▸ **What the task asks**
Output every line below without omitting or altering anything.

▸ **Raw data**
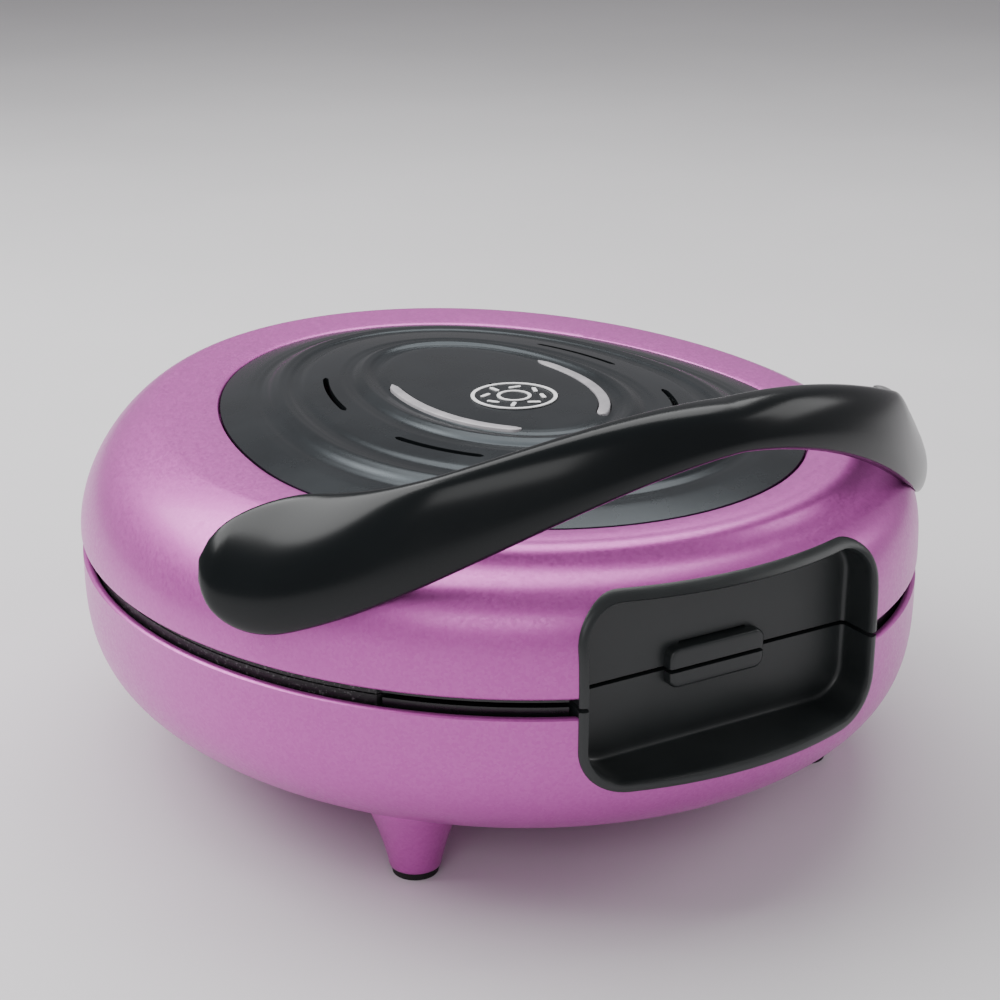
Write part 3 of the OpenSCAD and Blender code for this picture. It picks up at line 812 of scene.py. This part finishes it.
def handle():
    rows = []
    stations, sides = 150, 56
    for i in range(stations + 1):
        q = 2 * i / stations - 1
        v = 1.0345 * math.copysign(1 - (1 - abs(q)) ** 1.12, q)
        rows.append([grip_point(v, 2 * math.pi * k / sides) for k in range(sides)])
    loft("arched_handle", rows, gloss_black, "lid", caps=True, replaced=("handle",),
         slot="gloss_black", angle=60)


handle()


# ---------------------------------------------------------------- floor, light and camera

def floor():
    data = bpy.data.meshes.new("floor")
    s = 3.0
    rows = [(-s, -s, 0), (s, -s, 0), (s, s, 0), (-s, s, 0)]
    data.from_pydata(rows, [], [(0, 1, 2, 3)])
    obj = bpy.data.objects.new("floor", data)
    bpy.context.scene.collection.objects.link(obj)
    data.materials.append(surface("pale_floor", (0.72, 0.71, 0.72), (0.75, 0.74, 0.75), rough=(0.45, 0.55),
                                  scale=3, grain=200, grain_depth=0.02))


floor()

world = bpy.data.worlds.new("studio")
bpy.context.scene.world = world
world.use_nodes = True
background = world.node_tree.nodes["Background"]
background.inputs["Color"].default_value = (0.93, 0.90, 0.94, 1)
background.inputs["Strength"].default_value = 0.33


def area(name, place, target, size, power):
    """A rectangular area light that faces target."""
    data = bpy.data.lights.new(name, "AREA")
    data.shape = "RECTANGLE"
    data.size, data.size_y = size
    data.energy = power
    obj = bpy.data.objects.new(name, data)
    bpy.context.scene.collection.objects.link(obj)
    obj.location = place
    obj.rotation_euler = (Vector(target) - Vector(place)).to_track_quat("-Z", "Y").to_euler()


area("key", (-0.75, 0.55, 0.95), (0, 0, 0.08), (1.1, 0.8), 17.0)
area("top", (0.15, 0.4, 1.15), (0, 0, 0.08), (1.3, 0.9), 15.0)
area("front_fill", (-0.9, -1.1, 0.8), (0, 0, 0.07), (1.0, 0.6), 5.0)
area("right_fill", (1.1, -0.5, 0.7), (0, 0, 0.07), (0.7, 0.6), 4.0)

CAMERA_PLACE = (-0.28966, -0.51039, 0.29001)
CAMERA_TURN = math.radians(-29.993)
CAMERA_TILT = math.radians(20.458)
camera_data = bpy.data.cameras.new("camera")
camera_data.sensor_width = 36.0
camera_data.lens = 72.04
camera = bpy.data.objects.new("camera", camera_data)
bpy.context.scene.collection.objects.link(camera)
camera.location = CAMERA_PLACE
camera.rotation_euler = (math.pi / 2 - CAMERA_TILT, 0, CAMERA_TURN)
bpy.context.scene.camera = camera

▸ **Answer for the task**
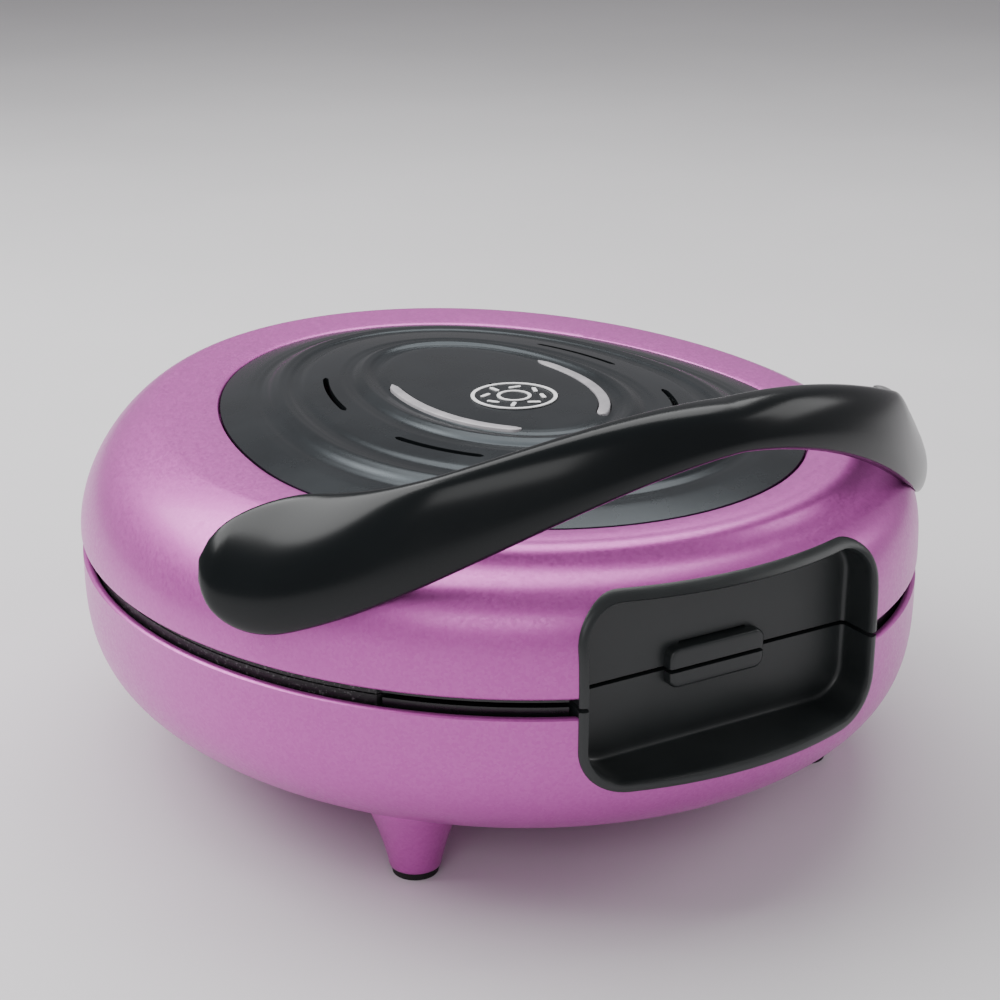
Write part 3 of the OpenSCAD and Blender code for this picture. It picks up at line 812 of scene.py. This part finishes it.
def handle():
    rows = []
    stations, sides = 150, 56
    for i in range(stations + 1):
        q = 2 * i / stations - 1
        v = 1.0345 * math.copysign(1 - (1 - abs(q)) ** 1.12, q)
        rows.append([grip_point(v, 2 * math.pi * k / sides) for k in range(sides)])
    loft("arched_handle", rows, gloss_black, "lid", caps=True, replaced=("handle",),
         slot="gloss_black", angle=60)


handle()


# ---------------------------------------------------------------- floor, light and camera

def floor():
    data = bpy.data.meshes.new("floor")
    s = 3.0
    rows = [(-s, -s, 0), (s, -s, 0), (s, s, 0), (-s, s, 0)]
    data.from_pydata(rows, [], [(0, 1, 2, 3)])
    obj = bpy.data.objects.new("floor", data)
    bpy.context.scene.collection.objects.link(obj)
    data.materials.append(surface("pale_floor", (0.72, 0.71, 0.72), (0.75, 0.74, 0.75), rough=(0.45, 0.55),
                                  scale=3, grain=200, grain_depth=0.02))


floor()

world = bpy.data.worlds.new("studio")
bpy.context.scene.world = world
world.use_nodes = True
background = world.node_tree.nodes["Background"]
background.inputs["Color"].default_value = (0.93, 0.90, 0.94, 1)
background.inputs["Strength"].default_value = 0.33


def area(name, place, target, size, power):
    """A rectangular area light that faces target."""
    data = bpy.data.lights.new(name, "AREA")
    data.shape = "RECTANGLE"
    data.size, data.size_y = size
    data.energy = power
    obj = bpy.data.objects.new(name, data)
    bpy.context.scene.collection.objects.link(obj)
    obj.location = place
    obj.rotation_euler = (Vector(target) - Vector(place)).to_track_quat("-Z", "Y").to_euler()


area("key", (-0.75, 0.55, 0.95), (0, 0, 0.08), (1.1, 0.8), 17.0)
area("top", (0.15, 0.4, 1.15), (0, 0, 0.08), (1.3, 0.9), 15.0)
area("front_fill", (-0.9, -1.1, 0.8), (0, 0, 0.07), (1.0, 0.6), 5.0)
area("right_fill", (1.1, -0.5, 0.7), (0, 0, 0.07), (0.7, 0.6), 4.0)

CAMERA_PLACE = (-0.28966, -0.51039, 0.29001)
CAMERA_TURN = math.radians(-29.993)
CAMERA_TILT = math.radians(20.458)
camera_data = bpy.data.cameras.new("camera")
camera_data.sensor_width = 36.0
camera_data.lens = 72.04
camera = bpy.data.objects.new("camera", camera_data)
bpy.context.scene.collection.objects.link(camera)
camera.location = CAMERA_PLACE
camera.rotation_euler = (math.pi / 2 - CAMERA_TILT, 0, CAMERA_TURN)
bpy.context.scene.camera = camera